## [COLLECTED DATA]
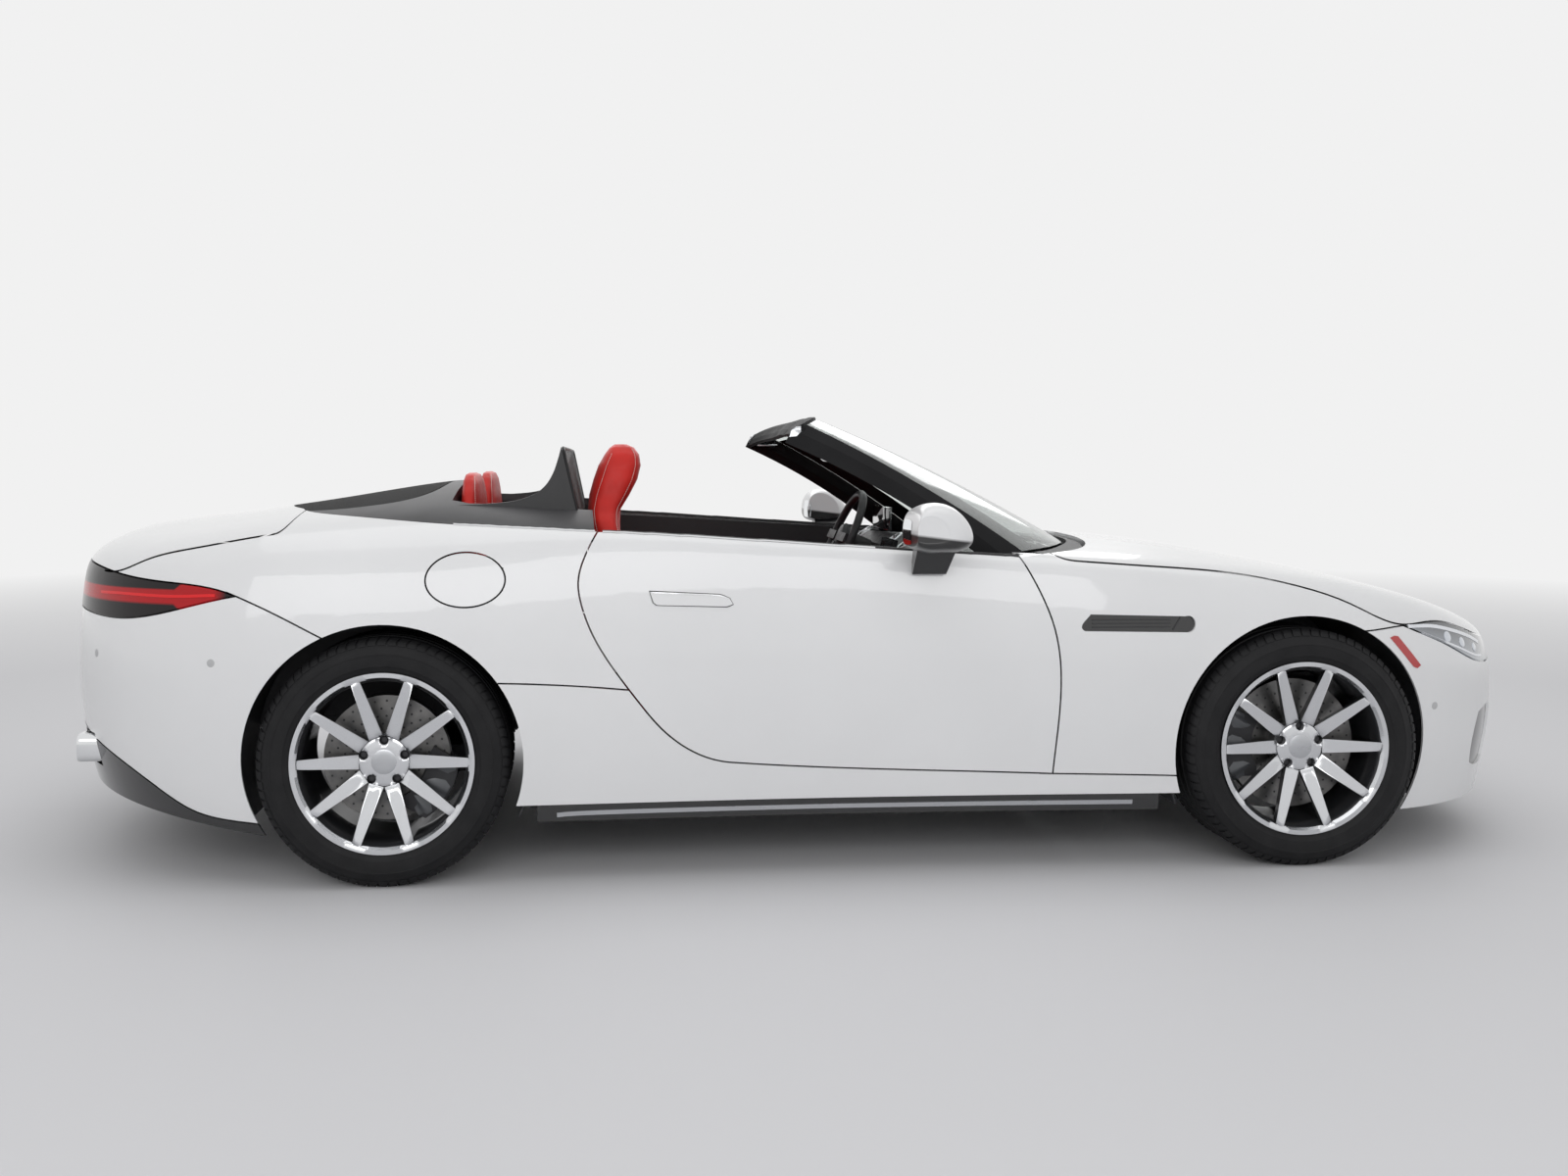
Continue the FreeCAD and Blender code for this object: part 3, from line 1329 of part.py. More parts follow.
def knuckle(side):
    """Steered upright with its spindle, ball pins, steering arm and brake caliper."""
    x, y = front_axle, side * STEER_Y
    half = size("front_tyre_width") / 2
    hat_inner = side * (size("front_track") / 2 + half - 36 - 46 - 47)
    hub_face = Vector(x, hat_inner, wheel_height)
    post_side = Vector(x, y - side * 10, wheel_height)
    post = box(x - 26, x + 26, y - 24, y + 24, LOWER_BALL + 20, UPPER_BALL - 20)
    parts = [
        cylinder(BALL, Vector(x, y, LOWER_BALL - 16), Vector(x, y, UPPER_BALL + 16)),
        cylinder(56, post_side, hub_face - Vector(0, side * SEAT, 0)),
        cylinder(size("spindle_radius"), Vector(x, y, wheel_height), hub_face + Vector(0, side * 44, 0)),
        caliper(front_axle, "front", side, 180),
        box(x - 120, x - 20, y - 14, y + 14, 340, 370),
    ]
    return post.fuse(parts)


def caliper(axle, which, side, angle):
    """Brake caliper that straddles its disc at an angle round the wheel, 0 forward and 90 up."""
    half = size(f"{which}_tyre_width") / 2
    inner = size(f"{which}_track") / 2 + half - 36 - 46 - 47
    radius = size(f"disc_{which}")
    y0, y1 = inner - 26, inner + size("disc_wall") + 22
    low, high = sorted((side * y0, side * y1))
    shell = cylinder(radius + 26, Vector(axle, low, wheel_height), Vector(axle, high, wheel_height))
    inner_ring = cylinder(radius - 62, Vector(axle, low, wheel_height), Vector(axle, high, wheel_height))
    shell = shell.cut(inner_ring)
    low, high = sorted((side * (inner - 4), side * (inner + size("disc_wall") + 4)))
    shell = shell.cut(cylinder(radius + 6, Vector(axle, low, wheel_height), Vector(axle, high, wheel_height)))
    block = box(radius - 80, radius + 60, -REACH, REACH, -95, 95)
    block.rotate(Vector(0, 0, 0), Y_AXIS, -angle)
    block.translate(Vector(axle, 0, wheel_height))
    link = box(80 if angle == 180 else 60, radius - 50, -REACH, REACH, -40, 40)
    link.rotate(Vector(0, 0, 0), Y_AXIS, -angle)
    link.translate(Vector(axle, 0, wheel_height))
    low, high = sorted((side * y0, side * (inner - 8)))
    web = link.common(box(axle - 300, axle + 300, low, high, 0, 800))
    body_web = box(20, 90, -REACH, REACH, -40, 40)
    body_web.rotate(Vector(0, 0, 0), Y_AXIS, -angle)
    body_web.translate(Vector(axle, 0, wheel_height))
    web = web.fuse(body_web.common(box(axle - 300, axle + 300, low, high, 0, 800)))
    return shell.common(block).fuse(web)


def running_gear():
    for side, word in ((-1, "right"), (1, "left")):
        piece(f"knuckle_{word}", knuckle(side))
    arms = [box(front_axle - 320, front_axle + 320, -400, 10, 190, 259.7)]
    for ball, inner_y, spread in ((LOWER_BALL, -380, 200), (UPPER_BALL, -480, 120)):
        for shift in (-spread, spread):
            start = Vector(front_axle + shift, inner_y, ball + (10 if ball == LOWER_BALL else 0))
            arms.append(ring_arm(start, Vector(front_axle, -STEER_Y, ball), 14, BALL + SEAT))
    ball = Vector(front_axle, -STEER_Y, LOWER_BALL)
    right = arms[0].fuse(arms[1:3]).cut(cylinder(BALL + SEAT, ball - Z_AXIS * 55, ball + Z_AXIS * 55))
    piece("front_subframe", both_sides(right))
    ball = Vector(front_axle, -STEER_Y, UPPER_BALL)
    upper = arms[3].fuse(arms[4]).cut(cylinder(BALL + SEAT, ball - Z_AXIS * 40, ball + Z_AXIS * 40))
    mount = box(front_axle - 140, front_axle + 140, -489.5, -450, 500 + SEAT, UPPER_BALL + 20)
    pair("upper_arms", upper.fuse(mount))
    piece("rear_axle", rear_axle_solid())
    half = size("engine_width") / 2
    start = FIREWALL + 60
    engine = box(start, start + size("engine_length"), -half, half, 260, 260 + size("engine_height"))
    piece("engine", engine)


def rear_axle_solid():
    """Rear subframe, drive shafts, uprights and calipers of both sides, one rigid assembly."""
    half = size("rear_tyre_width") / 2
    hat_inner = size("rear_track") / 2 + half - 36 - 46 - 47
    right = box(rear_axle - 240, rear_axle + 240, -420, 10, 215, 300)
    hub_face = Vector(rear_axle, -hat_inner, wheel_height)
    upright_y = -(hat_inner - 46)
    parts = [
        box(rear_axle - 110, rear_axle + 110, -110, 10, 260, 419.7),
        cylinder(20, Vector(rear_axle, -100, wheel_height - 10), Vector(rear_axle, upright_y, wheel_height)),
        box(rear_axle - 40, rear_axle + 40, upright_y - 20, upright_y + 24, 210, 500),
        cylinder(56, Vector(rear_axle, upright_y, wheel_height), hub_face + Vector(0, SEAT, 0)),
        cylinder(size("spindle_radius"), hub_face + Vector(0, 46, 0), hub_face - Vector(0, 44, 0)),
        caliper(rear_axle, "rear", -1, 330),
    ]
    for shift in (-180, 180):
        outer_end = Vector(rear_axle + shift / 8, upright_y, 235)
        parts.append(cylinder(16, Vector(rear_axle + shift, -400, 240), outer_end))
    right = right.fuse(parts)
    return right.fuse(mirrored(right))


running_gear()

# Cabin

SEAT_Y = size("seat_offset")


def extruded_profile(points, y0, y1):
    """Solid with a straight-sided side profile of (x, z) points between two Y values."""
    corners = [Vector(x, y0, z) for x, z in points]
    corners.append(corners[0])
    return Part.Face(Part.makePolygon(corners)).extrude(Vector(0, y1 - y0, 0))


def rounded(shape, radius, keep=lambda edge: True):
    edges = [edge for edge in shape.Edges if keep(edge)]
    return shape.makeFillet(radius, edges)


def upper_edge(edge):
    return edge.BoundBox.ZMin > 600 and edge.BoundBox.XMax < 320


def cabin():
    cushion = rounded(extruded_profile([(-560, 400), (-20, 440), (-10, 530), (-560, 480)], -222, 222), 30)
    back = rounded(extruded_profile([(-600, 440), (-450, 440), (-630, 1050), (-720, 1050)], -222, 222), 30)
    head = extruded_profile([(-715, 1010), (-615, 1010), (-560, 1200), (-600, 1265), (-660, 1255)], -120, 120)
    head = rounded(head, 30)
    soft = cushion.fuse([back, head])
    right = soft.copy()
    right.translate(Vector(0, -SEAT_Y, 0))
    pair("front_seats", right)
    base = extruded_profile([(-540, 222.3), (-120, 222.3), (-60, 436.7), (-540, 401.1)], -200, 200)
    base = base.cut(extruded_profile([(-500, 240), (-160, 240), (-160, 380), (-500, 380)], -170, 170))
    base.translate(Vector(0, -SEAT_Y, 0))
    pair("seat_bases", base)
    shelf = [
        (-1174, 440.3), (-800, 440.3), (-800, 560), (-1010, 600), (-1062, 1172), (-1116, 1172), (-1118, 1040),
        (-1174, 940),
    ]
    shelf = extruded_profile(shelf, -560, -60)
    pair("rear_seats", rounded(shelf, 20))
    dash = [(330, 760), (360, 900), (430, 948), (560, 930), (700, 880), (738, 860), (738, 700), (420, 690)]
    dashboard = extruded_profile(dash, -765, 0).common(half_body(36))
    dashboard = dashboard.cut([
        box(SCREEN_POST[0] - 20, FIREWALL, -800, SCREEN_POST[3] + 6, 600, 1000),
        box(420, FIREWALL, -800, -690, 872, 1000),
    ])
    piece("dashboard", both_sides(dashboard))
    console = [
        (-470, 440.3), (330, 440.3), (600, 440.3), (600, 689), (420, 689), (300, 690), (60, 620), (-470, 640),
    ]
    console = rounded(extruded_profile(console, -125, 125), 12, upper_edge)
    piece("centre_console", console)


STEER_TILT = 24
STEER_CENTRE = Vector(250, SEAT_Y, 915)


def steering():
    tilt = math.radians(STEER_TILT)
    axis = Vector(-math.cos(tilt), 0, math.sin(tilt))
    ring = Part.makeTorus(size("steering_wheel_radius"), 15, STEER_CENTRE, axis)
    hub = Part.makeCylinder(52, 46, STEER_CENTRE - axis * 40, axis)
    spokes = []
    for angle in (0, 180, 270):
        spoke = Part.makeBox(22, size("steering_wheel_radius") - 30, 34, Vector(-26, 25, -17))
        spoke.rotate(Vector(0, 0, 0), X_AXIS, angle)
        spoke.rotate(Vector(0, 0, 0), Y_AXIS, STEER_TILT)
        spoke.translate(STEER_CENTRE)
        spokes.append(spoke)
    wheel = ring.fuse([hub] + spokes)
    piece("steering_wheel", wheel)
    start = STEER_CENTRE - axis * 40.3
    column = Part.makeCylinder(36, 120, start - axis * 120, axis)
    piece("steering_column", column.cut(pieces["dashboard"].Shape))


def deflector():
    """Wind deflector behind the front seats: an upright screen with side fins that run back."""
    screen = extruded_profile([(-746, 1030), (-736, 1030), (-783, 1254), (-793, 1254)], -662, 662)
    fin = [(-1118, 1000), (-746, 1000), (-790, 1240), (-850, 1130), (-960, 1095), (-1118, 1085)]
    fin = extruded_profile(fin, -662, -652)
    half = screen.common(box(tail, nose, -REACH, 0, 0, 1400)).fuse(fin)
    under = outer.common(box(-1200, -700, -700, -636, 900, 1200))
    under.translate(Vector(0, 0, SEAT))
    half = half.cut(under.fuse(box(-1200, -700, -700, -636, 900, 1040)))
    piece("wind_deflector", both_sides(max(half.Solids, key=lambda solid: solid.Volume)))


cabin()
steering()
deflector()

# Side skirts


def low_trim():
    skirt = inside.common(box(place(1.16), place(1.84), -REACH, -850.3, 172, 223.7))
    pair("side_skirts", skirt)


low_trim()


def save_parts():
    """Check every object, then write one STEP file for each piece."""
    doc.recompute()
    for obj in doc.Objects:
        if "Invalid" in obj.State or "Error" in obj.State:
            raise RuntimeError(f"{obj.Label} failed: {obj.State}")
    for name, obj in pieces.items():
        if obj.Shape.isNull() or not obj.Shape.isValid():
            raise RuntimeError(f"{name} has no valid shape")
    os.makedirs("parts", exist_ok=True)
    for name, obj in pieces.items():
        obj.Shape.exportStep(os.path.join("parts", f"{name}.step"))


save_parts()
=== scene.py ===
"""Open roadster: finishes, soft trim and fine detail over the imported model, laid out as an add-on."""

import math

import bmesh
import bpy
from mathutils import Matrix, Vector


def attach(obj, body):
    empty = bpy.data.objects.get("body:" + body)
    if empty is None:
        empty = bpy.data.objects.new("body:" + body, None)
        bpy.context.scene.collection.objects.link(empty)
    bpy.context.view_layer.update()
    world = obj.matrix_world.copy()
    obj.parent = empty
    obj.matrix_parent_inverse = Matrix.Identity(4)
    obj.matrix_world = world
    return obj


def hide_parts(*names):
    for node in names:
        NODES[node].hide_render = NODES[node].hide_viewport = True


bl_info = {
    "name": "Roadster dressing",
    "version": (1, 0, 0),
    "blender": (4, 5, 0),
    "location": "View3D > Sidebar > Roadster",
    "description": "Finishes, seats, wheels, lamps and trim of an open roadster",
    "category": "Object",
}

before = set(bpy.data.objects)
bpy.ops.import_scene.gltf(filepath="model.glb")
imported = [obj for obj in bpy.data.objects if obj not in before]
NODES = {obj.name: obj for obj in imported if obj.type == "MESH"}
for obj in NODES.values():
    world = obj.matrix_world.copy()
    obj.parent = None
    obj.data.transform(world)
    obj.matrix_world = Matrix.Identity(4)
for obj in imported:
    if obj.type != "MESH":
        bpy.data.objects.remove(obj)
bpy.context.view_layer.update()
TURN = 2 * math.pi
ACROSS = Vector((0, 1, 0))
SIDES = ((-1, "right"), (1, "left"))
FRONT_AXLE = 1.412
REAR_AXLE = -1.288
WHEEL_HEIGHT = 0.355
# Middle of the tyre in x and y, tyre width, side of the car
WHEELS = {
    "front_right": (FRONT_AXLE, -0.816, 0.250, -1),
    "front_left": (FRONT_AXLE, 0.816, 0.250, 1),
    "rear_right": (REAR_AXLE, -0.803, 0.275, -1),
    "rear_left": (REAR_AXLE, 0.803, 0.275, 1),
}


# Finishes


class Finish:
    """One material: a Principled shader with its pattern read from Object coordinates."""

    def __init__(self, name, colour, roughness, sockets=()):
        self.material = bpy.data.materials.new(name)
        self.material.use_nodes = True
        self.tree = self.material.node_tree
        self.nodes, self.links = self.tree.nodes, self.tree.links
        self.shader = self.nodes["Principled BSDF"]
        self.place = self.nodes.new("ShaderNodeTexCoord").outputs["Object"]
        self.relief = None
        values = {"Base Color": (*colour, 1.0), "Roughness": roughness, **dict(sockets)}
        for socket, value in values.items():
            self.shader.inputs[socket].default_value = value

    def math(self, operation, *values):
        node = self.nodes.new("ShaderNodeMath")
        node.operation = operation
        for slot, value in zip(node.inputs, values):
            if isinstance(value, (int, float)):
                slot.default_value = value
            else:
                self.links.new(value, slot)
        return node.outputs[0]

    def texture(self, kind, scale, place=None):
        node = self.nodes.new(f"ShaderNodeTex{kind}")
        node.inputs["Scale"].default_value = scale
        self.links.new(place or self.place, node.inputs["Vector"])
        return node

    def noise(self, scale, detail=2.0, stretch=(1, 1, 1)):
        mapping = self.nodes.new("ShaderNodeMapping")
        mapping.inputs["Scale"].default_value = stretch
        self.links.new(self.place, mapping.inputs["Vector"])
        node = self.texture("Noise", scale, mapping.outputs[0])
        node.inputs["Detail"].default_value = detail
        return node.outputs["Fac"]

    def cells(self, scale, feature="F1"):
        node = self.texture("Voronoi", scale)
        node.feature = feature
        return node.outputs["Distance"]

    def bands(self, scale, direction="X"):
        node = self.texture("Wave", scale)
        node.bands_direction = direction
        return node.outputs["Fac"]

    def axes(self):
        node = self.nodes.new("ShaderNodeSeparateXYZ")
        self.links.new(self.place, node.inputs[0])
        return node.outputs

    def ramp(self, field, *stops):
        node = self.nodes.new("ShaderNodeValToRGB")
        ramp = node.color_ramp
        while len(ramp.elements) < len(stops):
            ramp.elements.new(0.5)
        for element, (position, colour) in zip(ramp.elements, stops):
            element.position = position
            element.color = (*colour, 1.0) if isinstance(colour, tuple) else (colour, colour, colour, 1.0)
        self.links.new(field, node.inputs[0])
        return node.outputs[0]

    def colour(self, field, *stops):
        self.links.new(self.ramp(field, *stops), self.shader.inputs["Base Color"])

    def tint(self, field, low, high):
        self.colour(field, (0.3, low), (0.7, high))

    def roughness(self, field, low, high):
        self.links.new(self.ramp(field, (0.3, low), (0.7, high)), self.shader.inputs["Roughness"])

    def bump(self, field, strength, distance):
        node = self.nodes.new("ShaderNodeBump")
        node.inputs["Strength"].default_value = strength
        node.inputs["Distance"].default_value = distance
        self.links.new(field, node.inputs["Height"])
        if self.relief:
            self.links.new(self.relief, node.inputs["Normal"])
        self.relief = node.outputs[0]
        self.links.new(self.relief, self.shader.inputs["Normal"])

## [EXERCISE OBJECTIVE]
Copy all lines from the data that hold the word "True".

## [RESULT OF THIS EXERCISE]
def rounded(shape, radius, keep=lambda edge: True):
    os.makedirs("parts", exist_ok=True)
        NODES[node].hide_render = NODES[node].hide_viewport = True
        self.material.use_nodes = True